Hacker News new | ask | show | jobs
by tsimionescu 1752 days ago
Whole numbers can be defined and proven to be necessary to describe the world pretty easily. From there, rational numbers are trivial to define. Negative numbers are somewhat more abstract, but they have very intuitive definitions in many domains, such as accounting. It may be possible to avoid them in a theory of physics, though.

The complex numbers (well, at least those with a rational imaginary part and a rational real part) have been recently proven to be necessary to describe the universe[0] (assuming quantum theory is correct).

The irrational numbers are then are the only numbers that are harder to pin down, and I'm not sure that there is a way to prove that any physical quantity has an irrational value, vs a rational value that is arbitrarily close to that irrational value.

[0] https://arxiv.org/abs/2101.10873

1 comments

Infinity may be also "necessary to describe the world". But like every tool, you need to know its limits.
I'm not sure that it could be, actually. You can't use a finite amount of evidence to verify that something is infinite, so any infinity can always be replaced with a huge (or minuscule) number and the theory would make the same measurable predictions.
I'm not talking about proving that there exist infinite things.

I'm talking about using the abstract concepts of infinity as a useful mathematical tool to produce predictions. Notable example: calculus

Sure, but calculus makes infinity sufficient, but not necessary for describing the physical world. Integers, rationals, and apparently complex numbers (presumably those with rational components) are actually necessary for describing the physical world, given our current understanding. Irrational numbers and infinities are extremely useful, but not strictly necessary.
Sorry, I'm not getting it. A large use case for complex numbers is describing things that rotate, literally or not, like oscillations, waves etc. Trigonometry lies deeply in that math and the irrational number pi pops out left and right. An approximation of pi wouldn't cut it, would it?
Actually, for any practical use case or possible observation, there is an approximation of Pi that is good enough. The ancient Egyptians apparently did quite well in their architecture approximating Pi as 22/7 (3.(1428571)).

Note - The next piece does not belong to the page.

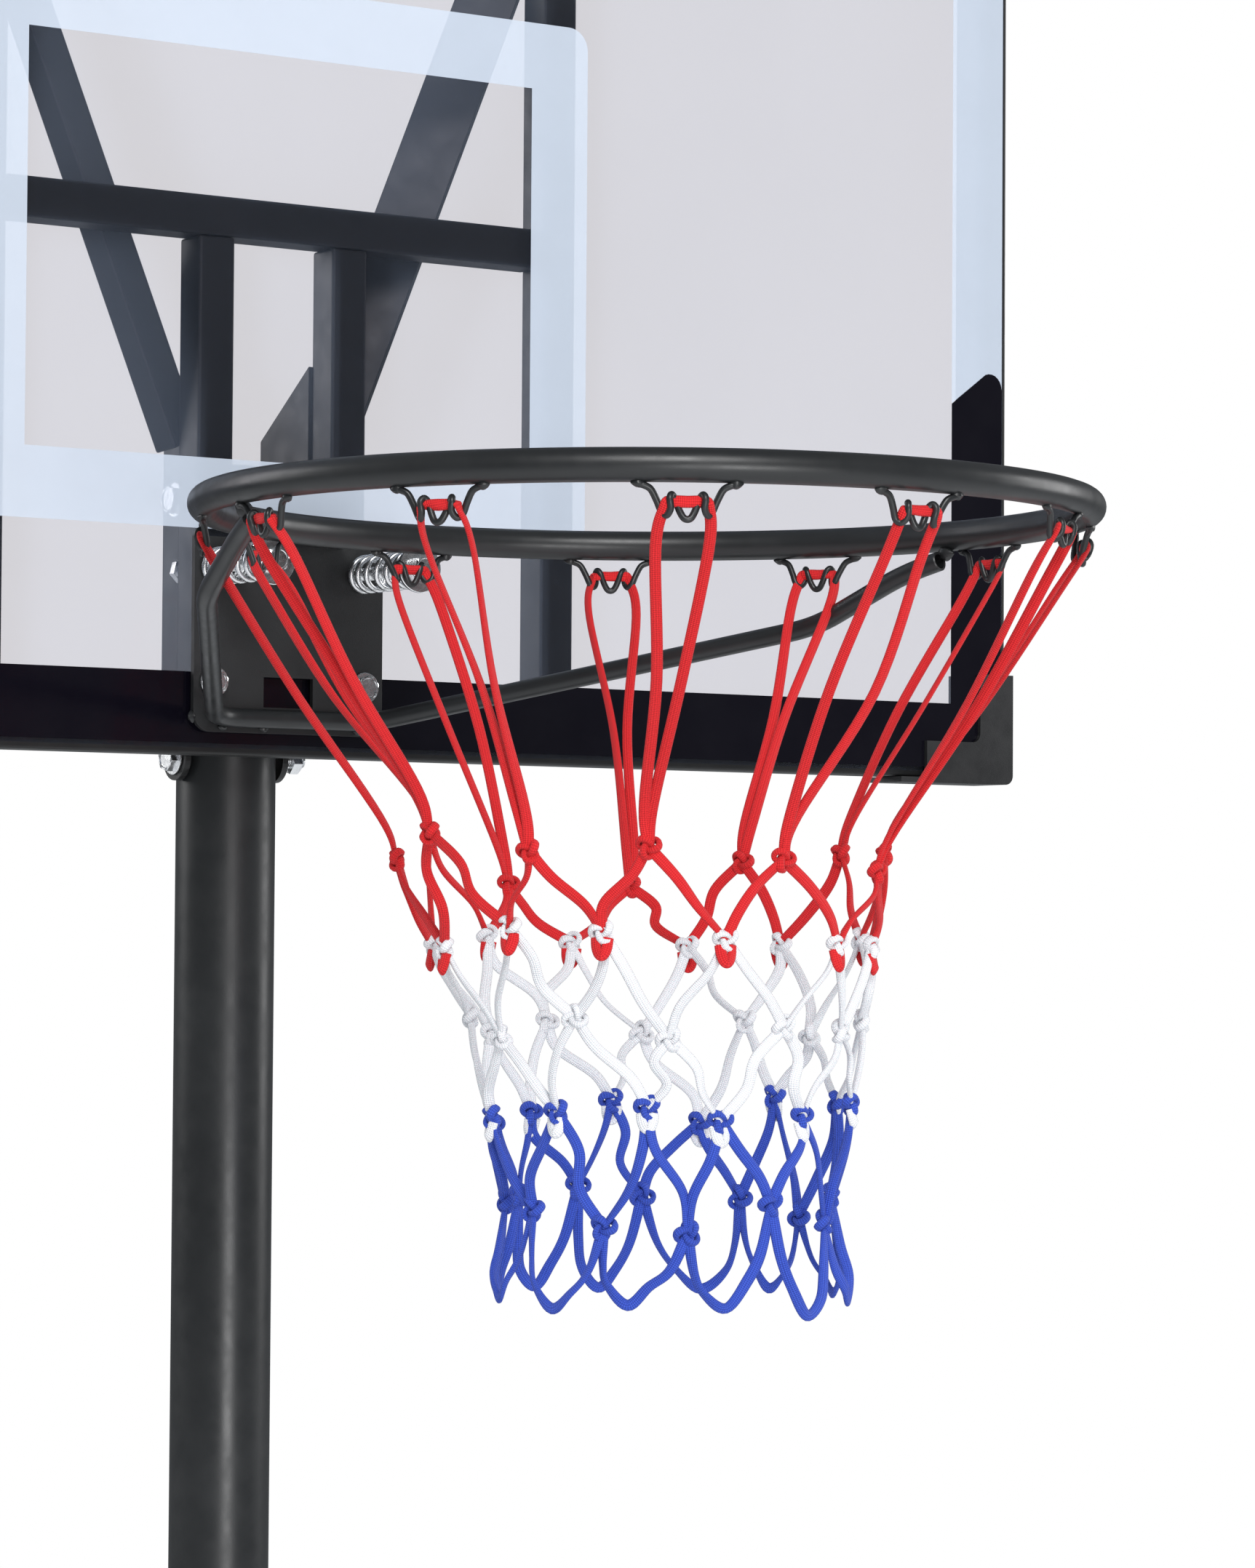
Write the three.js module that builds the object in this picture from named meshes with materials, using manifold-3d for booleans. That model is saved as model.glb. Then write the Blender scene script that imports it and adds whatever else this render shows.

You only need the exact number Pi if you want to measure something like the ratio between the length of a perfect circle and its radius with infinite precision. But you can't be sure your measurement has infinite precision with a finite number of measurements, and so you can't observe the difference between a perfect circle and a many, many sided X-agon, even if perfect circles do exist in the geometry of the universe.

Just as a fun aside, even if perfectly circular shapes do exist, it's unlikely that perfect circles would exist in physical objects - at best, you would have ellipses, and there is no (known?) way to compute the ratio between the length of an ellipse and the properties of its foci.